The current level of art assets requires displacement maps, specular maps, texture maps, a zbrush high poly model, lods models, and physics models. While all of these things are very doable, in order to DO them, you takes highly skilled artisans. Highly trained artisans are expensive. Therefore if you want to create some new art assets it takes lots of money. Lots of money means getting investors. Investors mean giving up significant amounts of equity. Which means you have a very narrow window in which to succeed and if you do, they benefit disproportionately.
'Comics' is a wide enough form to accommodate many different methods and timelines of production. If you look to the world of Print comics the intentions are often quite different from web and the production is as well. Everything from Chris Ware's super intricate spreads to XKCD's deceptive simplicity to Qwantz' focus on text (which I imagine is harder than one might think) has a place under the umbrella.

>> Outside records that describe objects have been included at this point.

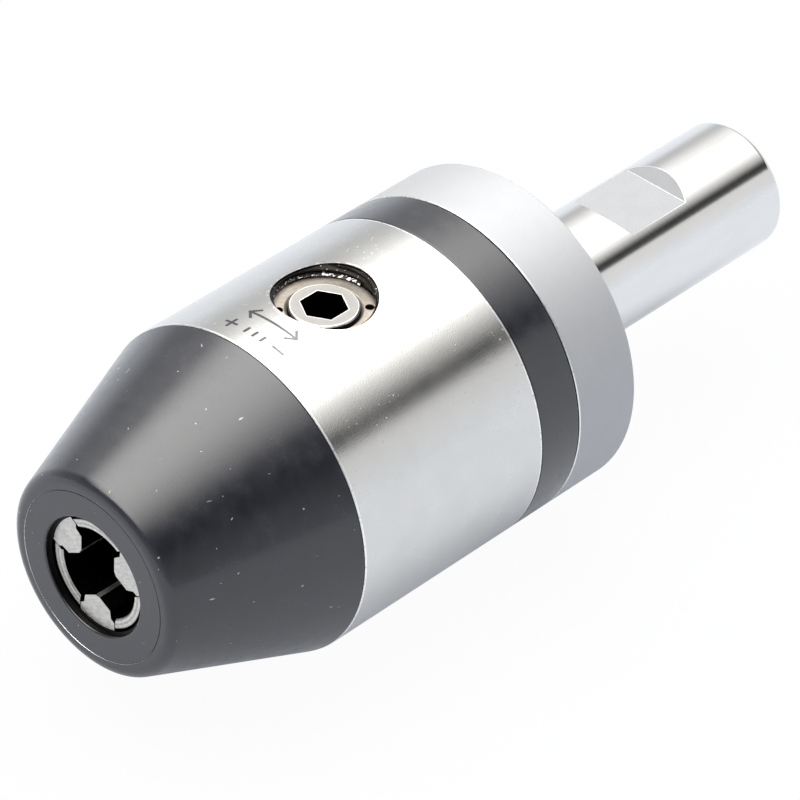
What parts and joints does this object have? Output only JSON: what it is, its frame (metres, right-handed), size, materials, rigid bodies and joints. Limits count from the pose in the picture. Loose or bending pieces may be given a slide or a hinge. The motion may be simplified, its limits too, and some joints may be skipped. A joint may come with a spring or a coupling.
{
  "type": "straight shank drill chuck",
  "caption": "Keyed drill chuck with a straight shank, a dark conical nose and self-centring jaws driven by a hex key pinion.",
  "frame": {"origin": "on the chuck's axis, in the shoulder face where the shank meets the flange", "axes": "+X along the axis towards the free end of the shank, +Z along the axis of the pinion and out of the flat on the shank"},
  "size_m": [0.1324, 0.05, 0.05],
  "materials": {
    "ground_steel": "satin, cylindrically ground",
    "blackened_steel": "satin black oxide",
    "matt_steel": "matt",
    "jaw_steel": "ground",
    "hardened_steel": "fine turned and hardened",
    "bronze": "turned",
    "retainer_steel": "turned, warm tinted",
    "seal_rubber": "moulded"
  },
  "bodies": {
    "housing": {"body": "ground_steel", "adapter": "matt_steel", "lock_ring": "blackened_steel", "nose_cone": "blackened_steel", "nose_seal": "seal_rubber", "rear_seal": "seal_rubber", "jaw_guide": "hardened_steel", "guide_key": "hardened_steel", "pinion_retainer": "retainer_steel", "pinion_washer": "bronze", "gear_front_washer": "bronze", "bearing_washer_rear": "hardened_steel", "gear_bush": "bronze"},
    "gear": {"bevel_gear": "hardened_steel", "bearing_washer_front": "hardened_steel"},
    "pinion": {"bevel_pinion": "jaw_steel"},
    "bearing_cage": {"needle_cage": "bronze", "needle_rollers": "hardened_steel"},
    "spindle": {"spindle": "hardened_steel"},
    "jaw_1": {"jaw_1": "jaw_steel"},
    "jaw_2": {"jaw_2": "jaw_steel"},
    "jaw_3": {"jaw_3": "jaw_steel"}
  },
  "joints": [
    {"name": "gear_turn", "type": "hinge", "parent": "housing", "child": "gear", "pos_m": [-0.0382, 0, 0], "axis": [1, 0, 0], "range_deg": [-725.71, 936.23]},
    {"name": "pinion_turn", "type": "hinge", "parent": "housing", "child": "pinion", "pos_m": [-0.0382, 0, 0.02285], "axis": [0, 0, 1], "range_deg": [-2808.97, 2177.35]},
    {"name": "cage_turn", "type": "hinge", "parent": "housing", "child": "bearing_cage", "pos_m": [-0.0255, 0, 0], "axis": [1, 0, 0], "range_deg": [-362.89, 468.16]},
    {"name": "spindle_slide", "type": "slide", "parent": "housing", "child": "spindle", "axis": [-1, 0, 0], "range_m": [-0.00806, 0.0104]},
    {"name": "jaw_1_slide", "type": "slide", "parent": "spindle", "child": "jaw_1", "axis": [0, 0.866, -0.5], "range_m": [-0.00262, 0.00338]},
    {"name": "jaw_2_slide", "type": "slide", "parent": "spindle", "child": "jaw_2", "axis": [0, 0, 1], "range_m": [-0.00262, 0.00338]},
    {"name": "jaw_3_slide", "type": "slide", "parent": "spindle", "child": "jaw_3", "axis": [0, -0.866, -0.5], "range_m": [-0.00262, 0.00338]}
  ],
  "couplings": [
    {"joint": "pinion_turn", "follows": "gear_turn", "ratio": -3},
    {"joint": "cage_turn", "follows": "gear_turn", "ratio": 0.5},
    {"joint": "spindle_slide", "follows": "gear_turn", "m_per_rad": 0.00063662},
    {"joint": "jaw_1_slide", "follows": "gear_turn", "m_per_rad": 0.00020685},
    {"joint": "jaw_2_slide", "follows": "gear_turn", "m_per_rad": 0.00020685},
    {"joint": "jaw_3_slide", "follows": "gear_turn", "m_per_rad": 0.00020685}
  ]
}
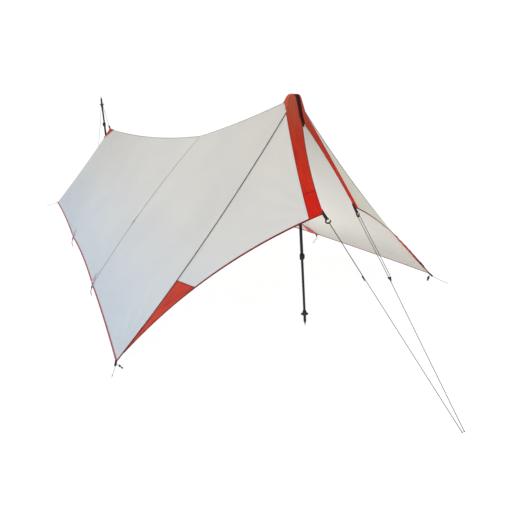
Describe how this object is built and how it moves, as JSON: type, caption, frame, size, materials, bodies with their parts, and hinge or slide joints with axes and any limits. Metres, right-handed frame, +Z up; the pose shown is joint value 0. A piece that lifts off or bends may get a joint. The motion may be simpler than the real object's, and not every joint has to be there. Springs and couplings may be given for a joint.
{
  "type": "tarp shelter",
  "caption": "Tapered ridge tarp shelter with two door wings, red reinforcement strips, guylines and telescopic support poles at its front and rear.",
  "frame": {"origin": "point of the front pole, on the ground under the peak", "axes": "+X to the right seen from the door, +Y from the door towards the rear along the ridge, +Z up"},
  "size_m": [2.2869, 5.5419, 1.3379],
  "materials": {
    "cloth": "satin",
    "red_cloth": "satin",
    "webbing": "matte",
    "cord": "matte",
    "fittings": "satin",
    "tube": "anodised",
    "grip_foam": "matte"
  },
  "bodies": {
    "canopy": {"left_front_wall": "cloth", "right_front_wall": "cloth", "left_rear_wall": "cloth", "right_rear_wall": "cloth", "peak_cap": "red_cloth", "rear_ridge_patch": "red_cloth", "rear_ridge_tab": "webbing", "left_side_tab_1": "webbing", "left_side_tab_2": "webbing", "right_side_tab_1": "webbing", "right_side_tab_2": "webbing", "left_corner_tab": "webbing", "right_corner_tab": "webbing", "left_side_loop_1": "cord", "left_side_loop_2": "cord", "right_side_loop_1": "cord", "right_side_loop_2": "cord", "left_front_corner_cord": "cord", "right_front_corner_cord": "cord", "left_rear_corner_cord": "cord", "right_rear_corner_cord": "cord", "rear_ridge_cord": "cord", "rear_guyline": "cord"},
    "left_door_wing": {"left_wing": "cloth", "left_front_strip": "red_cloth", "left_corner_panel": "red_cloth", "left_door_tab": "webbing", "left_door_hook": "fittings"},
    "left_door_line": {"left_guyline": "cord"},
    "left_tensioner": {"left_line_tensioner": "fittings"},
    "right_door_wing": {"right_wing": "cloth", "right_front_strip": "red_cloth", "right_corner_panel": "red_cloth", "right_door_tab": "webbing", "right_door_hook": "fittings"},
    "right_door_line": {"right_guyline": "cord"},
    "right_tensioner": {"right_line_tensioner": "fittings"},
    "front_pole_upper_section": {"front_pole_grip": "grip_foam", "front_pole_upper_tube": "tube", "front_pole_upper_lock": "fittings"},
    "front_pole_middle_section": {"front_pole_middle_tube": "tube", "front_pole_lower_lock": "fittings"},
    "front_pole_lower_section": {"front_pole_lower_tube": "tube", "front_pole_tip": "fittings", "front_pole_basket": "fittings"},
    "front_pole_upper_lever": {"front_pole_upper_lever": "fittings"},
    "front_pole_lower_lever": {"front_pole_lower_lever": "fittings"},
    "rear_pole_upper_section": {"rear_pole_grip": "grip_foam", "rear_pole_upper_tube": "tube", "rear_pole_upper_lock": "fittings"},
    "rear_pole_middle_section": {"rear_pole_middle_tube": "tube", "rear_pole_lower_lock": "fittings"},
    "rear_pole_lower_section": {"rear_pole_lower_tube": "tube", "rear_pole_tip": "fittings", "rear_pole_basket": "fittings"},
    "rear_pole_upper_lever": {"rear_pole_upper_lever": "fittings"},
    "rear_pole_lower_lever": {"rear_pole_lower_lever": "fittings"}
  },
  "joints": [
    {"name": "left_wing_fold", "type": "hinge", "parent": "canopy", "child": "left_door_wing", "pos_m": [0, -0.009, 1.33], "axis": [-0.6423, 0.1032, -0.7594], "range_deg": [0, 115]},
    {"name": "right_wing_fold", "type": "hinge", "parent": "canopy", "child": "right_door_wing", "pos_m": [0, -0.009, 1.33], "axis": [-0.6423, -0.1032, 0.7594], "range_deg": [0, 115]},
    {"name": "left_line_drop", "type": "hinge", "parent": "canopy", "child": "left_door_line", "pos_m": [-0.067, -1.364, 0.00155], "axis": [-0.9996, -0.0296, 0], "range_deg": [0, 38]},
    {"name": "left_tensioner_slide", "type": "slide", "parent": "left_door_line", "child": "left_tensioner", "axis": [0.0232, -0.7822, -0.6226], "range_m": [-0.25, 0.55]},
    {"name": "right_line_drop", "type": "hinge", "parent": "canopy", "child": "right_door_line", "pos_m": [-0.055, -1.364, 0.00155], "axis": [-0.9883, 0.1526, 0], "range_deg": [0, 38]},
    {"name": "right_tensioner_slide", "type": "slide", "parent": "right_door_line", "child": "right_tensioner", "axis": [-0.1199, -0.7768, -0.6183], "range_m": [-0.25, 0.55]},
    {"name": "front_pole_lean", "type": "hinge", "parent": "canopy", "child": "front_pole_upper_section", "pos_m": [0, 0, 1.3], "axis": [1, 0, 0], "range_deg": [-8, 8]},
    {"name": "front_pole_middle_slide", "type": "slide", "parent": "front_pole_upper_section", "child": "front_pole_middle_section", "axis": [0, 0, 1], "range_m": [0, 0.33]},
    {"name": "front_pole_lower_slide", "type": "slide", "parent": "front_pole_middle_section", "child": "front_pole_lower_section", "axis": [0, 0, 1], "range_m": [0, 0.3]},
    {"name": "front_pole_upper_lever_open", "type": "hinge", "parent": "front_pole_upper_section", "child": "front_pole_upper_lever", "pos_m": [-0.01503, -0.00547, 0.8], "axis": [0, 0, -1], "range_deg": [0, 110]},
    {"name": "front_pole_lower_lever_open", "type": "hinge", "parent": "front_pole_middle_section", "child": "front_pole_lower_lever", "pos_m": [-0.01503, -0.00547, 0.43], "axis": [0, 0, -1], "range_deg": [0, 110]},
    {"name": "rear_pole_lean", "type": "hinge", "parent": "canopy", "child": "rear_pole_lower_section", "pos_m": [0, 3.506, 1.036], "axis": [1, 0, 0], "range_deg": [-8, 8]},
    {"name": "rear_pole_middle_slide", "type": "slide", "parent": "rear_pole_lower_section", "child": "rear_pole_middle_section", "axis": [0, 0, 1], "range_m": [0, 0.15]},
    {"name": "rear_pole_upper_slide", "type": "slide", "parent": "rear_pole_middle_section", "child": "rear_pole_upper_section", "axis": [0, 0, 1], "range_m": [0, 0.29]},
    {"name": "rear_pole_upper_lever_open", "type": "hinge", "parent": "rear_pole_upper_section", "child": "rear_pole_upper_lever", "pos_m": [-0.01503, 3.50053, 0.51], "axis": [0, 0, 1], "range_deg": [0, 110]},
    {"name": "rear_pole_lower_lever_open", "type": "hinge", "parent": "rear_pole_middle_section", "child": "rear_pole_lower_lever", "pos_m": [-0.01503, 3.50053, 0.845], "axis": [0, 0, 1], "range_deg": [0, 110]}
  ]
}
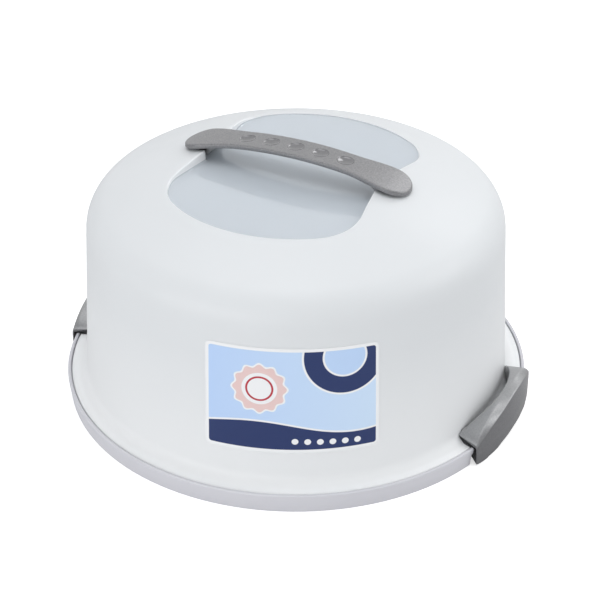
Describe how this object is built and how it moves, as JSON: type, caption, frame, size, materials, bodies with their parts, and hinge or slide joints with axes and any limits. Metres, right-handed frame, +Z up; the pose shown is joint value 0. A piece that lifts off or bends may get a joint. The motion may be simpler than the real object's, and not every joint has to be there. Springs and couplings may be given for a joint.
{
  "type": "cake carrier",
  "caption": "Round cake carrier: a shallow tray, a tall lift-off cover with a clear recessed window and strap handle, and two hinged latches that clamp the cover to the tray.",
  "frame": {"origin": "on the table under the middle of the tray", "axes": "+Z up; X runs along the handle, through the two latches; the label is on the -Y side"},
  "size_m": [0.359, 0.352, 0.1921],
  "materials": {
    "white_plastic": "white, lightly glossy moulded plastic",
    "frosted_plastic": "milky frosted moulded plastic with a clear window",
    "grey_handle": "grey moulded plastic with a fine grain",
    "grey_latch": "grey moulded plastic, satin",
    "printed_label": "printed film label"
  },
  "bodies": {
    "tray": {"base_tray": "white_plastic"},
    "cover": {"cover": "frosted_plastic", "handle": "grey_handle", "label": "printed_label"},
    "latch_right": {"latch_right": "grey_latch"},
    "latch_left": {"latch_left": "grey_latch"}
  },
  "joints": [
    {"name": "cover_lift", "type": "slide", "parent": "tray", "child": "cover", "axis": [0, 0, 1], "range_m": [0, 0.01]},
    {"name": "latch_right_hinge", "type": "hinge", "parent": "tray", "child": "latch_right", "pos_m": [0.1745, 0, 0.006], "axis": [0, 1, 0], "range_deg": [0, 90]},
    {"name": "latch_left_hinge", "type": "hinge", "parent": "tray", "child": "latch_left", "pos_m": [-0.1745, 0, 0.006], "axis": [0, -1, 0], "range_deg": [0, 90]}
  ],
  "couplings": [
    {"joint": "latch_right_hinge", "follows": "cover_lift", "rad_per_m": 157},
    {"joint": "latch_left_hinge", "follows": "cover_lift", "rad_per_m": 157}
  ]
}
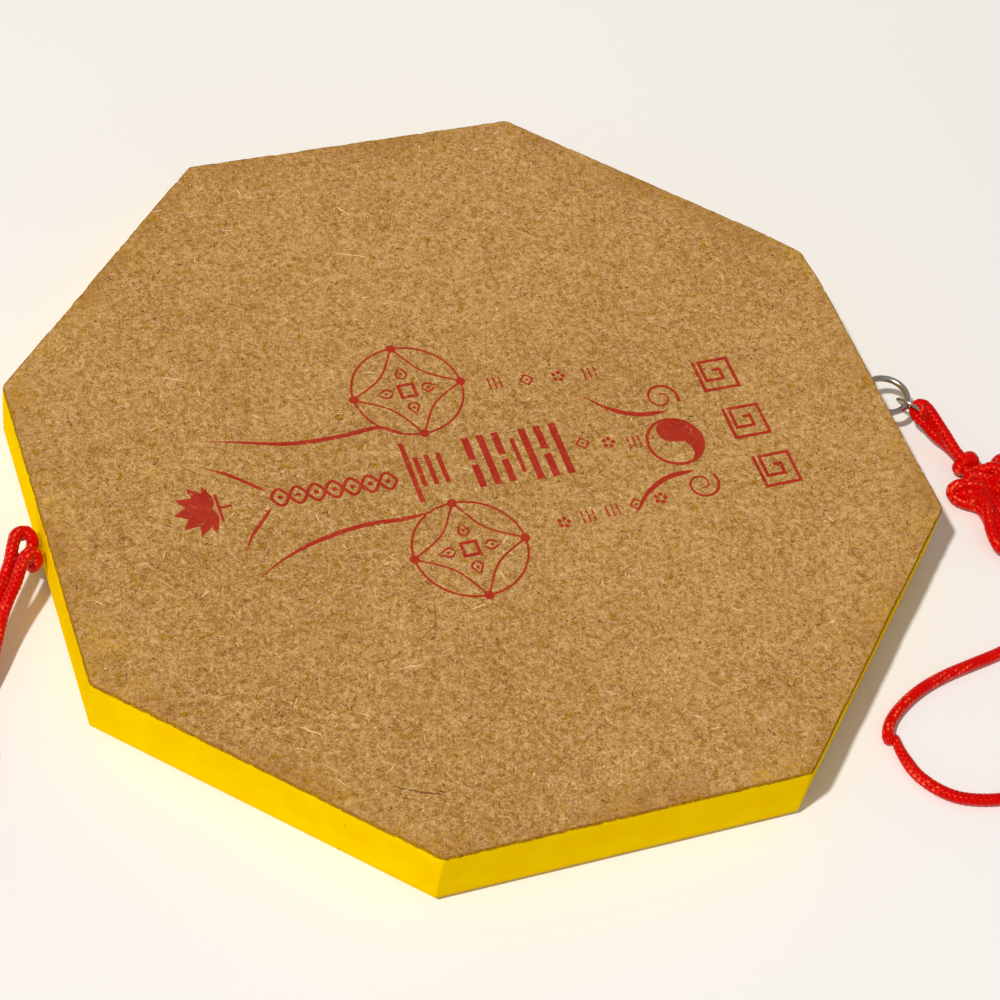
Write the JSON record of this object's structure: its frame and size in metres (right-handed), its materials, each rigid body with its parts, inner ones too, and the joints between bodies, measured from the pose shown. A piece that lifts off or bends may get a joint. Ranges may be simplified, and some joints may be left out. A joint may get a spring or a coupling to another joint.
{
  "type": "bagua mirror",
  "caption": "Eight-sided wooden plaque with a convex mirror and engraved trigrams, screw eyes, a knotted red hanging cord and a tassel, lying face down",
  "frame": {"origin": "on the table, under the middle of the plaque with its screw eyes and jump ring", "axes": "+X is up when the plaque hangs, +Z points out of its back, +Y completes the right-handed frame"},
  "size_m": [0.3452, 0.2448, 0.018],
  "materials": {
    "plaque_wood": "bare fibreboard back, painted front and sides",
    "mirror_glass": "polished",
    "pad_foam": "matt foam",
    "plated_steel": "plated",
    "red_cord": "satin braid"
  },
  "bodies": {
    "root": {"plaque": "plaque_wood", "mirror_glass": "mirror_glass", "mirror_pad": "pad_foam", "top_screw_eye": "plated_steel", "bottom_screw_eye": "plated_steel", "tassel_cord": "red_cord"},
    "hanger": {"jump_ring": "plated_steel", "hanger_bight": "red_cord", "hanger_knot": "red_cord", "hanger_loop_outer": "red_cord", "hanger_loop_inner": "red_cord"},
    "tassel": {"tassel_knot": "red_cord", "tassel_stem_left": "red_cord", "tassel_stem_right": "red_cord", "tassel_head": "red_cord", "tassel_skirt": "red_cord"}
  },
  "joints": [
    {"name": "hanger_swing", "type": "hinge", "parent": "root", "child": "hanger", "pos_m": [0.10282, 0, 0.0085], "axis": [0, 0, 1], "range_deg": [-5, 120]},
    {"name": "tassel_swing", "type": "hinge", "parent": "root", "child": "tassel", "pos_m": [-0.11218, -0.005, 0.009], "axis": [0, 0, 1], "range_deg": [-80, 20]}
  ]
}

Neat! I've had a long-term interest in "toon shading". The problem with a lot of the traditional real-time methods of creating the outlines is that they're too literal, and cause unpleasant artifacts at some joints and seams. Also, you typically only have one parameter to tune, for the whole scene: line thickness. The problem is finding a value or range of this one parameter that works for a whole scene. E.g. if you use the same thickness for close and far objects, then the farther objects will appear more black since a greater proportion of their area is devoted to outline.
Another problem (for VR) is that current VR systems don't deal well with thin lines. You really want to avoid aliasing (crawlies) for high-quality VR.
Would love to see something like Paperman implemented in real-time:
Certainly is "possible" (and if you search you'll likely find some "3D renderers" for 2d canvas) but that'd need a rasterizer implemented in JavaScript and if you want anything more than 1-colored triangles, some notion (even if haphazard, custom and callback-or-so based) of "shading" --- should screech to a crawl quickly.
I think I'd have to move away from the concept of using polygons for such an approach - I had thought about just using a simple 2d projection of a 3d path, but I'd obviously run into quite a few problems regarding occlusion and a bunch of other things with that.
But I'll be having a lot of fun trying out some different approaches to 3d rendering ;)
Maybe you'd be interested in this experiment I did with straight lines a while ago. I project 3d points onto 2d and make lines out of rotated divs. But I don't use css 3d rotation because I want to keep the fixed width of the lines themselves.
There isn't proper occlusion but I fake it by applying a different style to edges that are facing away from the camera. You could also do like the OP and draw white polygons in the space between lines.
Interesting, the music theme from the third comic in the first row[1] is the exact copy of the famous game Star Trail[2] (The Dark Eye) from the nineties. I hear such similarities occasionally and always wonder if this is either a strong influence or a deliberate copy (No offense, just curious).
Well, setting aside the fact that they sound nothing alike, that music theme is a sample from "Fanfare for the common man". So if anyone copied anyone I suppose it was the game copying Aaron Copland.
That XKCD one is one of the best I've seen, even better than the Calvin & Hobbes one which I loved - full 360 rotation on all axes possible. Very well done.